Ont la cervelle renversée. »

Sourire.

 

Quelles sont les créations dont vous êtes le plus fier ? Et pour quelles raisons ?

L’anagramme se noue dans le cadre serré d’une série donnée de lettres et d’une exigence de signification. Elle n’est pas un hasard mais une variation porteuse de sens. L’éclat d’une anagramme dépend donc du dialogue qu’elle entretient avec la chose, le personnage envisagé. Ainsi…

André Le Nôtre*

La terre donne

* Jardinier de Louis XIV. Il eut notamment pour tâche de concevoir l’aménagement du parc et des jardins de Versailles.

 

On fera bien, aussi, de veiller à la fluidité du style. Comme dit si bien Verlaine, de la musique avant toute chose.

Aurore Dupin, baronne Dudevant, alias George Sand,

valsera d’abord au son du piano d’un génie étranger.

 

Dans le choix de mes anagrammes, j’en ai une toute spéciale, dont je tire une grande fierté et où la dédicataire se reconnaîtra…

Dame en escarpins*

* anagramme de Sandrine Campese

 

Quels conseils donneriez-vous à nos lecteurs qui aimeraient se « lancer » ? Par quoi commencer ?

J’ai commencé par l’état civil de mes amis. L’anagramme de leurs noms, joliment calligraphiée, me semblait un cadeau moins périssable que les fleurs. Je suggère aux lecteurs de faire de même : dites-le avec des anagrammes !

Quels conseils ? Ne cherchez pas, contentez-vous d’observer. Laissez-vous rêver, et vous vous apercevrez de ce qui crève les yeux. L’anagramme est un rêve qui prend forme.

L’utilisation de lettres de Scrabble™ est conviviale. Faites-en l’expérience.

 

Vous êtes aussi un spécialiste du palindrome. Pouvez-vous nous rappeler en quoi cela consiste et nous donner quelques exemples ?

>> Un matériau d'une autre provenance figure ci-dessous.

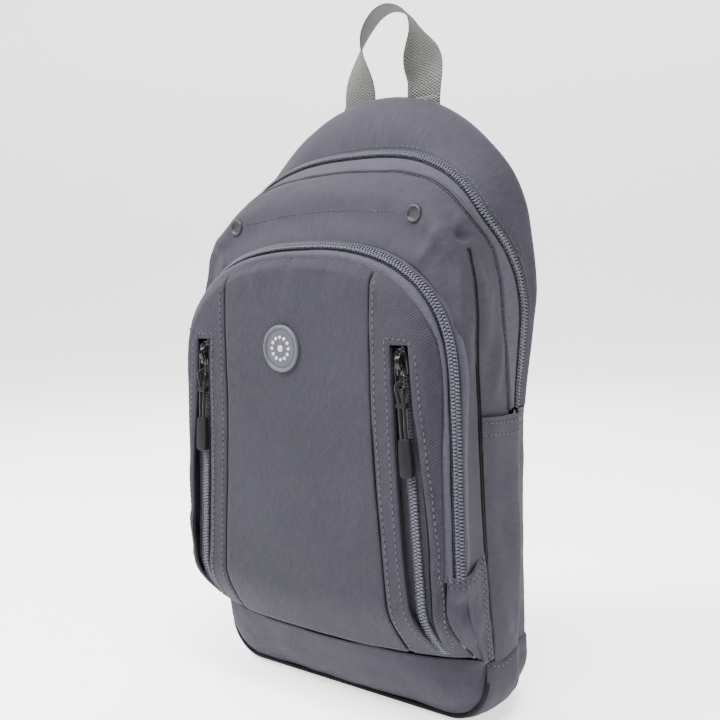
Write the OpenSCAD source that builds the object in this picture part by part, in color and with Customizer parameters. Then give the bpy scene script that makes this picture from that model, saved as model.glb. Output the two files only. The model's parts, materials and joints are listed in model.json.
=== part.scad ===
// Sling bag: a one-strap day bag with a domed body, a zipped main compartment, a zipped
// front pocket that opens forward like a door, and two upright zipped pockets on that door.
// Units are millimetres. +Z is up, -Y is the front, and the origin is the centre of the base.

/* [Body] */
// Width across the main compartment's zip
body_w = 207; // [190:1:220]
// Height of the dome at the back
body_h = 360; // [345:1:370]
// Height of the arch that the main zip follows
zip_arch_h = 323; // [316:1:328]
// Plane of the back panel
back_y = 30; // [28:1:34]
// Plane of the main front panel
front_y = -33; // [-36:1:-31]
// Thickness of a lined fabric panel
wall = 2; // [1.6:0.1:2.4]

/* [Front pocket] */
// Plane of the pocket door's outer face
door_y = -66; // [-68:1:-64]
// Width of the pocket at its zip
pocket_w = 202; // [196:1:203]
// Top of the pocket's zip
pocket_top = 270; // [262:1:274]
// Height of the seam that the door turns on
door_hinge_z = 42; // [40:1:44]
// Height where the zip ends and the fabric gusset begins
gusset_top = 88; // [80:1:96]

/* [Zips] */
// Width of one half of a coil
coil_w = 2.6; // [2.2:0.1:3]
// Height of the coil over its tape
coil_h = 2.2; // [1.8:0.1:2.6]
// Gap between the halves, where the slider's neck runs
coil_gap = 1; // [0.8:0.1:1.2]
// Length of a slider
slider_len = 13; // [11:1:15]
// Length of a cord pull, from the tab to the tip
pull_len = 48; // [40:1:56]
// Length of the pocket zip's shorter pull
short_pull_len = 30; // [28:1:36]

/* [Carrying] */
// Width of the webbing
web_w = 25; // [20:1:25]
// Height of the grab handle over the dome
handle_rise = 58; // [50:1:64]
// Lean of the shoulder strap from upright, in degrees
strap_lean = 12.9; // [10:0.1:14]

/* [Hidden] */
$fn = 32;

half_w = body_w / 2;
zip_end_z = 177;       // both ends of the main zip, at the slip pockets' hems
spring_z = 222;        // where the zip's arch begins
arch_n = 2.7;          // squareness of the front arches
gap = 0.6;             // clearance between neighbouring panels
arch_steps = 30;
side_steps = 4;

cloth = "#62626c";
cloth_dark = "#55555e";
tape_grey = "#77777f";
coil_grey = "#85858d";
black = "#1c1c20";
webbing_grey = "#7a7b76";
mesh_black = "#3c3c42";

// ---------- surfaces ----------

function smooth(t) = let (c = min(1, max(0, t))) c * c * (3 - 2 * c);
function unit(v) = v / norm(v);

// A point of a squared arch: a is 0 at the right spring and 180 at the left.
function arch(a, w, zs, h, n) = [w * sign(cos(a)) * pow(abs(cos(a)), 2 / n), zs + h * pow(sin(a), 2 / n)];

// A ring is [half width, spring height, rise, squareness, y at the sides, y at the crown].
function ring_y(ring, z, from, to) = ring[4] + (ring[5] - ring[4]) * smooth((z - from) / (to - from));

// The points of a ring, from its right end at foot, over the crown, to its left end.
function ring_points(ring, foot, from = 228, to = 292) = let (
    side = [for (k = [0 : side_steps - 1]) [ring[0], foot + (ring[1] - foot) * k / side_steps]],
    top = [for (k = [0 : arch_steps]) arch(180 * k / arch_steps, ring[0], ring[1], ring[2], ring[3])],
    flat = concat(side, top, [for (k = [side_steps - 1 : -1 : 0]) [-side[k][0], side[k][1]]])
) [for (p = flat) [p[0], ring_y(ring, p[1], from, to), p[1]]];

function blend(a, b, t) = [for (i = [0 : len(a) - 1]) a[i] * (1 - t) + b[i] * t];

// The unit normal of a grid of points, on the side of (next row) x (next column).
function grid_normal(g, r, c) = let (
    rows = len(g) - 1,
    cols = len(g[0]) - 1,
    down = g[min(r + 1, rows)][c] - g[max(r - 1, 0)][c],
    along = g[r][min(c + 1, cols)] - g[r][max(c - 1, 0)]
) unit(cross(down, along));

// A closed solid on a grid: from low to high over the grid's surface. keep says which cells are there.
module skin(g, high, low = 0, keep = function (r, c) true) {
    rows = len(g) - 1;
    cols = len(g[0]) - 1;
    n = (rows + 1) * (cols + 1);
    normals = [for (r = [0 : rows]) [for (c = [0 : cols]) grid_normal(g, r, c)]];
    points = concat(
        [for (r = [0 : rows]) for (c = [0 : cols]) g[r][c] + normals[r][c] * high],
        [for (r = [0 : rows]) for (c = [0 : cols]) g[r][c] + normals[r][c] * low]);
    at = function (r, c) r * (cols + 1) + c;
    there = function (r, c) r >= 0 && c >= 0 && r < rows && c < cols && keep(r, c);
    quad = function (a, b, c, d) [[a, b, c], [a, c, d]];
    rim = function (a, b) quad(b, a, a + n, b + n);
    faces = [for (r = [0 : rows - 1]) for (c = [0 : cols - 1]) if (there(r, c)) let (
        p = at(r, c), q = at(r, c + 1), s = at(r + 1, c + 1), t = at(r + 1, c)
    ) for (f = concat(
        quad(p, q, s, t),
        quad(t + n, s + n, q + n, p + n),
        there(r - 1, c) ? [] : rim(p, q),
        there(r, c + 1) ? [] : rim(q, s),
        there(r + 1, c) ? [] : rim(s, t),
        there(r, c - 1) ? [] : rim(t, p))) f];
    polyhedron(points, faces);
}

// A flat plate in the XZ plane, from y0 to y1.
module plate(y0, y1) {
    translate([0, y1, 0]) rotate([90, 0, 0]) linear_extrude(y1 - y0) children();
}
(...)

Un palindrome est un mot, une phrase, qui peut se lire indifféremment de gauche à droite et de droite à gauche. Son centre s’apparente à un miroir où le texte s’enfonce, inversé, spéculaire, spectaculaire.

Rue Verlaine, génial rêveur 

Et ici à l’âme s’oppose ma laïcité. 

Elle ramassa pas à pas sa marelle. 

Sage drapé slave du tutu de valse par Degas

 

Anagramme, palindrome… en quoi est-ce intéressant, plaisant, utile, de jouer ainsi avec les mots ? Quel est le but recherché ?

Intéressant, plaisant, parce que lié à la révélation d’un secret enfoui. Nous n’inventons rien vraiment. Nous découvrons et dévoilons. « Tout fut donné, comme disent les mystiques. Nous n’avons qu’à ouvrir les yeux et le cœur pour ne plus faire qu’un avec ce qui est. »

Il en va de même des anagrammes : elles sont déjà là, il faut les aider à naître. Michel-Ange prétendait que la Pietà existait avant sa création, en attente de devenir. Elle était tapie, contenue dans le bloc de marbre, et l’artiste n’avait plus qu’à éplucher le roc autour de l’œuvre.

Le Penseur de Rodin

Perdu en son délire

 

Le palindrome, quant à lui, pense tout seul. C’est là son intérêt. Tout se passe comme si le texte se générait lui-même, notre rôle se bornant, au croisement de plusieurs routes, à choisir celle que nous suivrons.

Intéressant, plaisant et complètement inutile. La beauté déteste l’idée d’utilité. Elle se suffit à elle-même. Cette beauté dont je parle, celle des mots, est farouche et redoute la mauvaise compagnie. Je n’ai d’autre but que de tenter de l’apprivoiser.

Sévère, dissuasive, je vis aussi de rêves.

 

 

Anagrammes extraites de :

Anagrammes renversantes, avec Étienne Klein, Flammarion, 2011.

Anagrammes à la folie, avec Sylvain Tesson, Équateurs, 2013.

Anagrammes pour lire dans les pensées, avec Raphaël Enthoven, Actes Sud, 2016.

Anagrammes à quatre mains, avec Karol Beffa, Actes Sud, 2018.

 

Palindromes extraits de :

Le Vivarium de palindromes, Jacques Perry-Salkow, Fayard, 2017.